After several recent Tours were blighted by doping scandals, just one case has been recorded so far. Frank Schleck of Luxembourg tested positive for a little-known diuretic called Xipamide. Schleck has insisted he is not guilty of doping.

"We still have athletes that make stupid mistakes," McQuaid said. "You know, (Frank) Schleck on the Tour (de France) this year and we'll have to wait and see what the story is and the eventual outcome is."

The UCI President referred to the circumstances of Floyd Landis being stripped of the 2006 Tour title, though without naming the disgraced United States rider.

Another American rider, Tyler Hamilton, also admitted doping during his career after years of denials. The International Olympic Committee will decide in the coming weeks whether to strip Hamilton of his time-trial gold medal from the 2004 Athens Games.

"They did it a lot in the past, make all sorts of excuses and to lie, lie and continue to lie in court and in front of tribunals - and then to come two years later, and admit that they lied for two years," McQuaid said.

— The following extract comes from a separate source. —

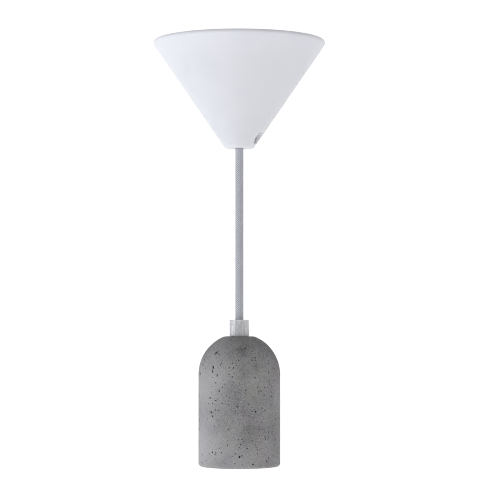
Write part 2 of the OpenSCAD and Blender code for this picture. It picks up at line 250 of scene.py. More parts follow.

"It gets very annoying when a cyclist gets caught for a recognized doping substance and then he tries to, you know, make all sorts of excuses."

Landis and Hamilton have accused former teammate and seven-time Tour winner Lance Armstrong of doping. A case is being pursued by the U.S Anti-Doping Agency, and Armstrong maintains his innocence.

"In relation to the Armstrong affair - which is hanging over our heads even though it goes back 15 years or so - it's a negative hanging over our heads and sooner that is settled and sorted, we can move forward," McQuaid said.